[342]. Князь отмечает крещение обливанием, не вынося, впрочем, резкого суждения за и против него:
Окрестил при нас в покоях своих новорожденного младенца мужеска пола, и нарек его Давидом. Для детей моих сие представило новое зрелище; они не имели понятия о том, что мы называем обливанцы: во всей Малороссии иначе не крестятся. Бог разсудит, чей образ видимой заповеданного крещения лучше – их или наш[343].
В полный восторг привело Долгорукова греческое богослужение в Нежине. По сравнению с ним князь ставит ниже
во всех почти отношениях, наши не только приходские, но и многие даже соборные храмы. Какая чистота и опрятность! Какое богатое содержание! ‹…› Дьякон, кадя церковь, подходит к каждому лицу особенно и воздает ему благовонное курение фимиама, не так как у нас иной размахивает кадилом пустым для формы и щеголяет тем, что несколько раз в одно мгновение обернет его вокруг пальца, как игрушку[344].
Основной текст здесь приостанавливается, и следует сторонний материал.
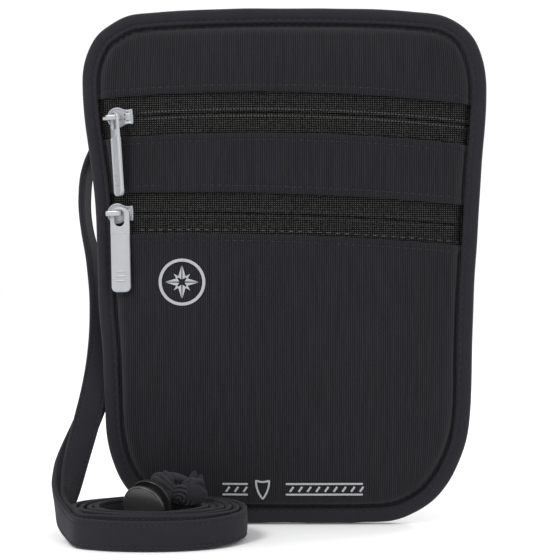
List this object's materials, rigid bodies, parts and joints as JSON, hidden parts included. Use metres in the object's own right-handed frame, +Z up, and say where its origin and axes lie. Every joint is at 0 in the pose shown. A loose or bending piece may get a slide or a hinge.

У князя много знакомого духовенства, как среди епископата, так и среди приходских священников. 4 июня, помолившись в Туле у вечерни, зашли к архиерею, которого князь охарактеризовал как «старого приятеля»[345]. 14 июля князь ездил в Домницкий монастырь ко всенощной, «не столько для богомолья (во всяком месте владычество Господне), как для того, чтоб видеться с Архимандритом, и заплатить ему посещение, которым мы одолжены были от него накануне; ибо он у нас 13 числа обедал»[346]. 24 июня князь узнал, «что здешний Архиерей уволен: это мне не помешало поранее лечь спать, чтоб успеть у него Обедню отслушать завтра», в воскресенье слушал обедню, которую служил архиерей Досифей (Орловский и Севский) «на своем загородном подворье»[347].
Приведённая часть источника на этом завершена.